Radial Motion are working with David Owen at Fleurieu Gyroplanes for a radial Gyro installations and Graham Smith of Aerofrom Australia for installation in an all metal 194s style round engine kit plane. They’ll be looking for other early adopters (land and air) and during 2021 there will be employment opportunities for engine builders and machinist’s (including for LAME/L2+). It’s a good news story all-round.
If you want to modify the application, the team at Radial Motion want it to be easy. “When you want to modify it, it should be a bit like Lego,” said Nick. “You shouldn’t be diving through obscure online forums looking for answers, it should be ‘You want 300hp? Here’s what you need!’”. Nick isn’t shying away from gyro-mustering applications or anything else – he’s in pursuit of a wide range of applications, truly believing in his design. Since engine components are from GM’s Godfather engine, and the Radial Motion team’s mentality is ‘why not?’, we can still expect to see some interesting applications to come.
The thrust line is in the middle, so future developments could include a V-Twin and bringing the thrust line higher than the centre, then suddenly 1400CC, 120+hp and 55-60kg options would make sense to replace with 2 strokes for drifters and motorbike applications.

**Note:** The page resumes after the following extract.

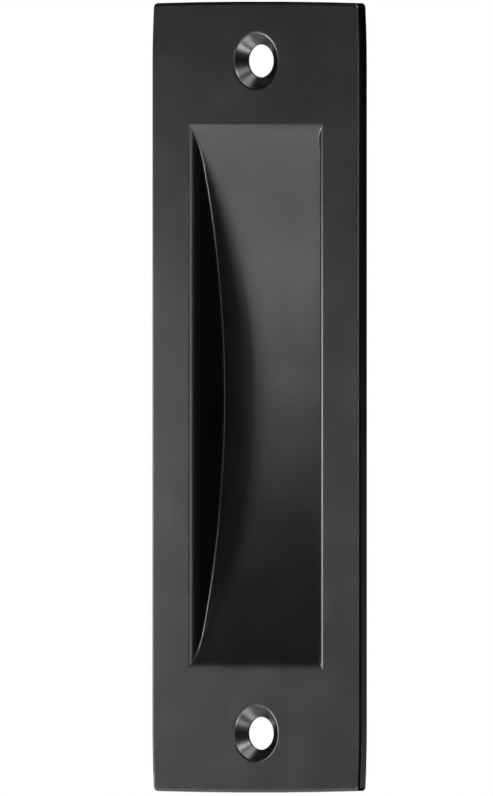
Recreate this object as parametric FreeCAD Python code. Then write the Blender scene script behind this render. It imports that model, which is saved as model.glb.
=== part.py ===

Excited, aren’t you? It’s an engine that’s powerful, fun, sounds awesome and will put a smile on your face. It’s a testament to Australian design and is bound to prick up the ears of any engine enthusiast. Sure, Australian manufacturing isn’t what it once was volume-wise, but to take a 100-year-old development and revolutionise its design, potentially changing the entire aviation (and automotive) industry…it just goes to show that Aussie ingenuity really is alive and well.